The film deploys some fairly standard story arcs for civil rights films. The three women encounter a host of difficulties well known to those familiar with the era. Everything from racist librarians and police officers to the demeaning and inconvenient use of segregated bathroom facilities. Fortunately, this film manages to avoid most of the Hollywood pitfalls associated with making films about civil rights designed to attract a white audience. Most importantly, there is no white hero, except of course John Glenn, who was an actual hero, and as near as I can tell is portrayed accurately in his embrace of equality and decency. But even Kevin Costner’s character is not a civil rights hero. Like NASA, he may have acted on behalf of civil rights, but only insofar as the mission of NASA depended upon it. Succumbing to necessity should not be taken as moral praiseworthiness.
This then is the point. A part of me wants to savage the film because the “feel good” message is that all that black people need is to be better at math than computers in a way that white people deem helpful and then maybe they’ll be allowed to share a pot of coffee and a bathroom. But wait, this is a film that is based on a true story. So rather than being snarky about it, we need to recognize this actually happened. In order to get to use the same bathroom and coffee pot as other NASA employees, all Katherine Johnson needed to be was better than an IBM at math. And while we should stand in awe of the perseverance of all three women, we should also be horrified and angry that this was the case. We shouldn’t be allowed to lose the duality of the narrative. The triumph of these women is only possible because of the profound failing of our laws and people. Welcome to the United States, land of the free and home of profound contradictions.
Nor should we begin to believe that these contradictions, these successes and these failings are somewhere in our past. The most important line in the film is an exchange between Dorothy Vaughn and her supervisor (Kirsten Dunst). The white supervisor has never been overtly prejudiced, but is clearly no ally to Vaughn’s career. When the two meet in the now integrated ladies room, Dunst’s character says, “You know I have no problem with you people.” and Vaughn replies, “I know. I know you believe that.”
It’s the most important line in the film, and it underscores exactly what we need to take away. We could understand this movie as yet another feel good film about racism overcome and how awesome America is at learning to judge people by “the content of their character and not the color of their skin.” We could do that, but we’d be wrong.
Vaughn tells us that she knows we legitimately believe we don’t have issues with race, but the implication of course is that we do. This especially is directed at white America, but racism in all of its ugly permutations affects everyone. It affects how white people view people of color, but it also affects how people of color view themselves. After all, the most effective way to keep people down, is to convince them that their own faults are to blame for their predicament.
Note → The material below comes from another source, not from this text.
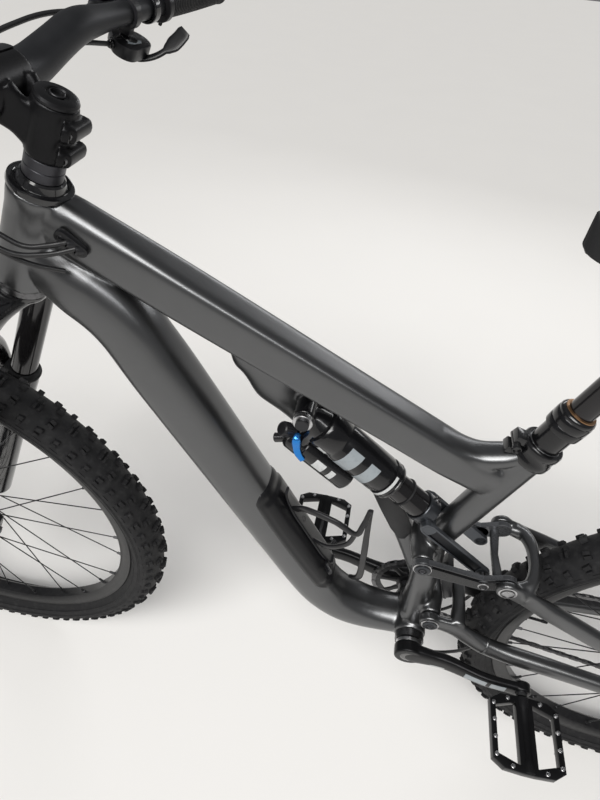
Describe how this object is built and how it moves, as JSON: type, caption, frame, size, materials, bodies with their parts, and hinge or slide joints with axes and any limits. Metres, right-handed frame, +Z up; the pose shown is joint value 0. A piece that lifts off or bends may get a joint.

Still, in a country where we have seen two terms of a black president, it might be difficult to believe that we still have issues with race. In this case though the proof is in the title. I struggle when I teach to convince students that titles often convey the key to the entire work. They tell readers what to look for, what to take away. They need not be merely descriptive, they can be prescriptive.
Hidden Figures, tells us this is more than a story from 50 years ago, but one continuing into the present through its absence. These three women, as well as many more that made up the brigade of human “computers” doing the mathematical calculations necessary for the space agency, have been hidden from view by a history that white washes the achievements of NASA with the face of well known white men. In other words, this isn’t a wrong that was righted 50 years ago, this is a wrong that, due to our prejudices in the retelling of our history continues to the present and needs correction.
What effect does this absence have on us? It is difficult to say, but if we take stories to present the horizons of our possibility, the stories we as a culture have been telling about African-Americans have been far more limiting than the reality of their lives. As an example of this limitation, the last few black Oscar winners have portrayed, a drug dealer, an emotionally abused housewife, a slave, a maid, and a few singers. So when a movie comes along about female African-American mathematicians we are surprised, even stunned as a culture to learn that such figures exist.
But this reaction, on the part of audiences of all races, is exactly why we too have a problem with “those people” even when we think we don’t. Until we tell stories that reflect the complex diversity of the actual lives of people of color, we will continue to be surprised to learn that people of color, especially women, can be mathematicians that save NASA. And this “surprise” will be our shame.